Using or attempting to use materials, information, study aids, or commercial "research" services not authorized by the instructor of the course constitutes cheating. Representing the words, ideas, or concepts of another person without appropriate attribution is plagiarism. Whenever another person's written work is utilized, whether it is a single phrase or longer, quotation marks must be used and sources cited. Paraphrasing another's work, i.e., borrowing the ideas or concepts and putting them into one's "own" words, must also be acknowledged. Although a person's state of mind and intention will be considered in determining the university response to an act of academic dishonesty, this in no way lessens the responsibility of the student.

If you are unsure about how to give correct references and footnotes for material gathered from sources other than your own thought, ask your instructor or section leader for clarification before turning in the work in question.

How do I file a complaint and/or resolve a problem related to my experience as an English major?

If you have a particular comment, suggestion, or complaint related to some aspect of your experience in the English major, see the Undergraduate Staff Advisor or Student Services supervisor. If your problem is in a particular class, you may wish to start by talking with your instructor or your teaching assistant. After speaking with these members of the department, you can also discuss this problem further with the chair of the undergraduate committee.

The University of California has called for an active policy of education and complaint resolution to ensure an atmosphere free from all forms of harassment, exploitation, and intimidation on the basis of age, race, national origin, sex, sexual orientation, and physical handicap. Sexual harassment is an illegal form of discrimination and a violation of professional ethics. UCSB has defined sexual harassment as unwanted sexual attention in a situation of unequal power, and has adopted a specific policy and grievance procedure to provide for the hearing of complaints and the resolution of grievances. See the Office of Equal Opportunity and Sexual Harassment website for details on these policies.

Regardless of the issue being faced, the Office of the Ombuds is an excellent resource for students seeking confidential advising and conflict resolution. Students are encouraged to meet with an ombudsman if they are not comfortable bringing their concerns to their instructor or staff member, or if they are not satisfied with the resolution achieved in dealing with the department.

Who is in charge of the English Department's undergraduate program?

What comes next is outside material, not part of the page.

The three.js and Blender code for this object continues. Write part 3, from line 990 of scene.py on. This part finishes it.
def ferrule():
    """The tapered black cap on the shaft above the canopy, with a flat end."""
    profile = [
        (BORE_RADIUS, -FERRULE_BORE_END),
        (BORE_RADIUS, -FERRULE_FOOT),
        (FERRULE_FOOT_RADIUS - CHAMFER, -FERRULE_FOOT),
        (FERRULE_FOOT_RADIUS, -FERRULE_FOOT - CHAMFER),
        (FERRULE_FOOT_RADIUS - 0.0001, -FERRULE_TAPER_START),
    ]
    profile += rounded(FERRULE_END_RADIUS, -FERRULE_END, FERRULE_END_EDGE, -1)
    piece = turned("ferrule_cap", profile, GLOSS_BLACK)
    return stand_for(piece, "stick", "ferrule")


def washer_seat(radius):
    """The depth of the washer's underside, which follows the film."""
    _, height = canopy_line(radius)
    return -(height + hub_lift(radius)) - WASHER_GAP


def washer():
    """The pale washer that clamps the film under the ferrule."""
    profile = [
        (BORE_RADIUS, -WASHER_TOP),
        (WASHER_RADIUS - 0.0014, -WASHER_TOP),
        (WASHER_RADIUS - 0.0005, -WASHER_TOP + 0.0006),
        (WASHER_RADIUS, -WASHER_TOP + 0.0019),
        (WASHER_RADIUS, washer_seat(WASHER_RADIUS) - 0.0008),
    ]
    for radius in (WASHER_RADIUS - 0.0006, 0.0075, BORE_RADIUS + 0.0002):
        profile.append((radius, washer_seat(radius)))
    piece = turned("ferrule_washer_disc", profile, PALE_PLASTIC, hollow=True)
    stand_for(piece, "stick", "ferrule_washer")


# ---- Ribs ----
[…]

The chair of the English Department is responsible for overseeing both undergraduate and graduate education in English at UCSB.

The undergraduate chair is responsible for overseeing the undergraduate program and for steering the undergraduate committee.

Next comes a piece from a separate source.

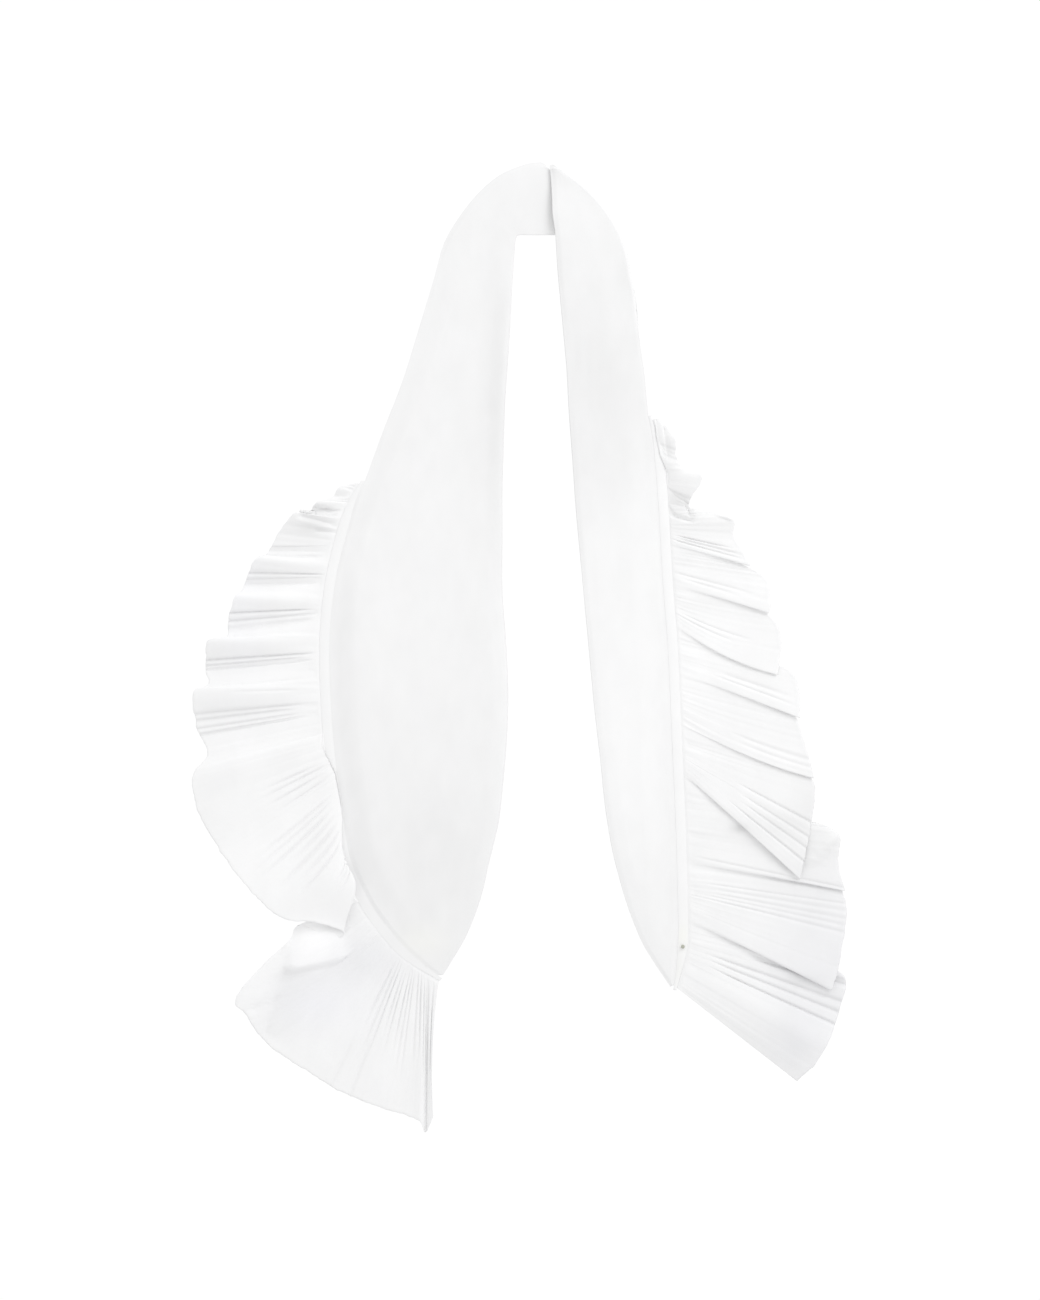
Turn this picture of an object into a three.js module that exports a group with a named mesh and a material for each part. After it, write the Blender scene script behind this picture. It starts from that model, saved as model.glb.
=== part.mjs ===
// A white cotton ruffled tie, laid flat. Millimetres, +Z up, the floor at Z = 0.
// Y runs along the tie towards the neck, X across it. Both legs hang down -Y from the neck stretch.
import * as THREE from "three";

// Driving dimensions
const PANEL_WALL = 1.6; // two plies of poplin with the air between them
const RUFFLE_WALL = 1.2; // one gathered ply with its narrow hem
const CLEARANCE = 0.4; // left between pieces that are sewn to each other
const BINDING_WIDTH = 8; // smooth strip between a panel and its gathers
const BINDING_HEIGHT = 2.6;
const BINDING_TIP_WIDTH = 3; // the strip narrows where it starts and ends
const BINDING_TAPER = 45; // length over which it reaches its full width
const FOLD_RADIUS = 2.6; // soft roll where the narrow leg turns over the neck stretch
const FOLD_RETURN = 4; // cloth that runs back under that roll
const FOLD_LIP = 0.5; // flat edge beyond the roll where the leg isn't turned over
const FOLD_SHARE = 0.3; // largest share of the leg's width that the roll takes up
const STUD_RADIUS = 1.7;
const STUD_HEIGHT = 1.4;
const STUD_ALONG = 458; // distance down the right seam
const CLIMB = 2.2; // how steeply a ruffle leaves its seam, 1 for a straight slope
const ROLL_CLIMB = 8; // roll over the seam, in mm, that adds 1 to that steepness
const ROLL_LAG = 16; // roll over the seam, in mm, that adds 1 to the power of the way out to the hem
const SEAM_DENSITY = 1.5; // power that crowds a ruffle's grid towards its seam
const ROLL_CENTRE = 0.75; // power that moves the widest part of a rolled ruffle towards its seam

// Grid steps of the cloth walls
const STEPS_PER_FOLD = 2;
const STEPS_PER_SECTION = 2;
const RUFFLE_STEPS = 7;
const PANEL_STEPS = 5;
const ROLL_STEPS = 4;
const BINDING_STEPS = 72;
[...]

The chair of the undergraduate committee meets on a regular basis with appointed faculty members to discuss and administer the undergraduate program. The chair and the committee review recommendations made by the Undergraduate Staff Advisor, and supervise student honors projects. Decisions concerning curriculum and general policies are taken to the chair of the department and the faculty for final approval.

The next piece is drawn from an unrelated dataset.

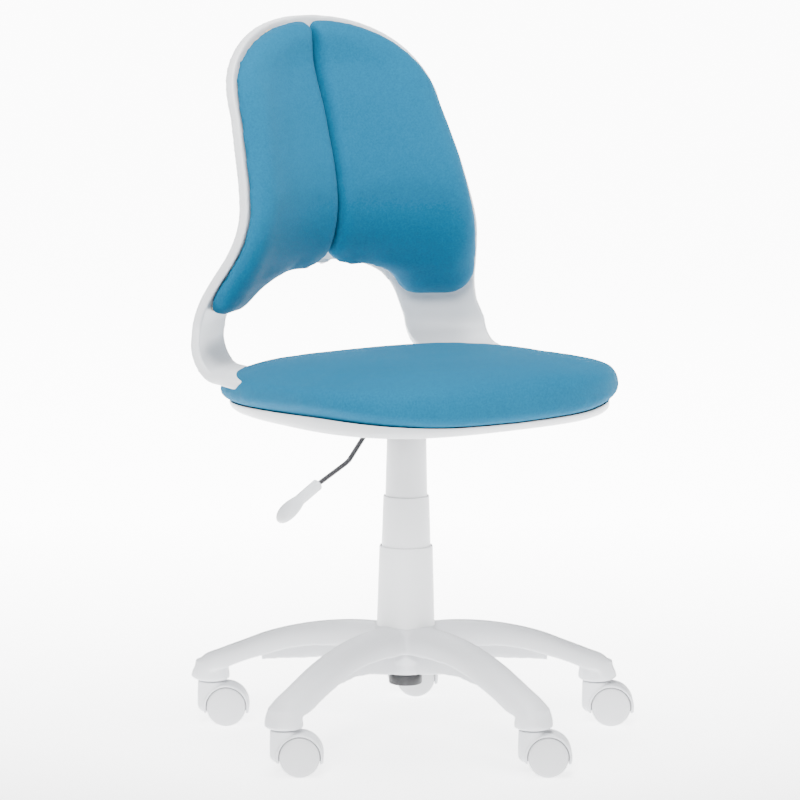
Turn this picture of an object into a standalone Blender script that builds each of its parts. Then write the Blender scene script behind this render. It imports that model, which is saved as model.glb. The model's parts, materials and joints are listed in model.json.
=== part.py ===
"""A child's desk swivel chair: gas-lift column on a five-arm caster base, padded seat, split padded back."""

import math

import bmesh
import bpy
from mathutils import Vector

# Overall sizes, in metres. The chair faces -Y and the column stands on +Z.
# Heights are measured from a datum plane a little under the floor; floor_z is where the floor lies.
floor_z = 0.0085
seat_half_width = 0.222
seat_half_depth = 0.205
seat_centre_y = -0.025
seat_corner_power = 3.0
seat_seam_z = 0.4240
seam_side_rise = 0.0170
cushion_height = 0.0550
cushion_tilt = 0.055
back_top_z = 0.871
base_stem_radius = 0.248

# Base and hub
arm_count = 5
arm_half_width = 0.0228
arm_root_widening = 0.004
arm_wall = 0.0034
arm_tip_radius = 0.0255
arm_boss_radius = 0.0225
arm_boss_bottom_z = 0.0645
arm_tip_z = 0.099
rib_thickness = 0.0045
hub_top_z = 0.1505
hub_bottom_z = 0.0890
hub_top_radius = 0.0375
hub_foot_radius = 0.0235

# Column and gas lift
tube_radius = 0.0210
tube_foot_radius = 0.0190
tube_wall = 0.0016
tube_top_z = 0.268
sleeve_length = 0.085
cylinder_radius = 0.0140
cylinder_neck_radius = 0.0126
rod_radius = 0.0050
lift_stroke = 0.110
button_radius = 0.0040
button_travel = 0.0040

# Telescopic covers
cover_wall = 0.0016
lower_cover_radii = (0.0348, 0.0322)
lower_cover_top_z = 0.2460
middle_cover_radii = (0.0302, 0.0277)
middle_cover_top_z = 0.3070
upper_cover_radii = (0.0258, 0.0236)
cover_overlap = 0.028

# Seat plate, shell and board
plate_top_z = 0.4090
plate_half_sides = (0.075, 0.062)
box_half_sides = (0.050, 0.036)
box_height = 0.0215
socket_drop = 0.0070
socket_wall = 0.0042
sheet_wall = 0.0025
shell_bottom_z = 0.4095
shell_scale = 0.945
shell_wall = 0.0030
board_scale = 0.885
board_thickness = 0.0100
bolt_spacing = (0.058, 0.046)
bolt_radius = 0.0030

# Lever
lever_wire_radius = 0.0030
lever_wire_z = 0.4005
lever_grip_radius = 0.0075
lever_paddle_half_width = 0.0115

# Back frame
back_thickness = 0.0112
back_wrap = 2.1
back_shoulder_z = 0.760
back_shoulder_half_width = 0.1552
back_shoulder_power = 2.2
arch_top_z = 0.5745
arch_foot_z = 0.465
leg_width = 0.0800
foot_entry_z = 0.4550
arch_power = 2.6
back_screw_radius = 0.0022

# Back pads
pad_thickness = 0.0270
pad_board_thickness = 0.0030
pad_edge = 0.0012
pad_top_edge = 0.0055
pad_hem_height = 0.0040
pad_soft_edge = 0.029
pad_split_steepness = 2.2
pad_lobe_drop = 0.0465
pad_split_gap = 0.0012
pad_arch_gap = 0.0135
pad_gap = 0.0022
# Corner rounding of a pad, as (how far along the edge it starts, how far it draws the edge in).
pad_notch_round = (0.014, 0.011)
pad_split_round = (0.012, 0.012)
pad_arch_round = (0.018, 0.020)
pad_lobe_round = (0.034, 0.030)
pad_dome_power = 2.3

# Casters
wheel_radius = 0.0240
wheel_width = 0.0160
caster_trail = 0.0180
caster_web = 0.0042
hood_thickness = 0.0034
hood_width = 0.0370
hood_lip_above_floor = 0.0165
neck_radius = 0.0174
neck_top_z = 0.0630
stem_radius = 0.0052
stem_length_above = 0.0210
stem_length_below = 0.0075
axle_radius = 0.0028
trail_headings = (-37.0, -37.0, -37.0, -37.0, -37.0)

# Clearances
touch_gap = 0.0003
running_gap = 0.0004
slide_gap = 0.0006
pocket_gap = 0.0012

# Facets round a turned piece
fine_sides = 20
wheel_sides = 20
small_sides = 12
ball_count = 7
ball_radius = 0.0018

parts = bpy.data.collections.new("swivel_chair")
cutters = bpy.data.collections.new("swivel_chair_cutters")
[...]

The undergraduate staff adviser answers questions of undergraduates regarding major requirements and registration, oversees the application process for independent studies and honors program, accepts petitions for substitution for major requirements, maintains student records, and performs progress checks in the major. The staff advisor meets with new freshmen and transfer students to orient them to department services and their major requirements. The staff adviser consults with the faculty undergraduate chair and the undergraduate committee concerning all areas of the undergraduate program.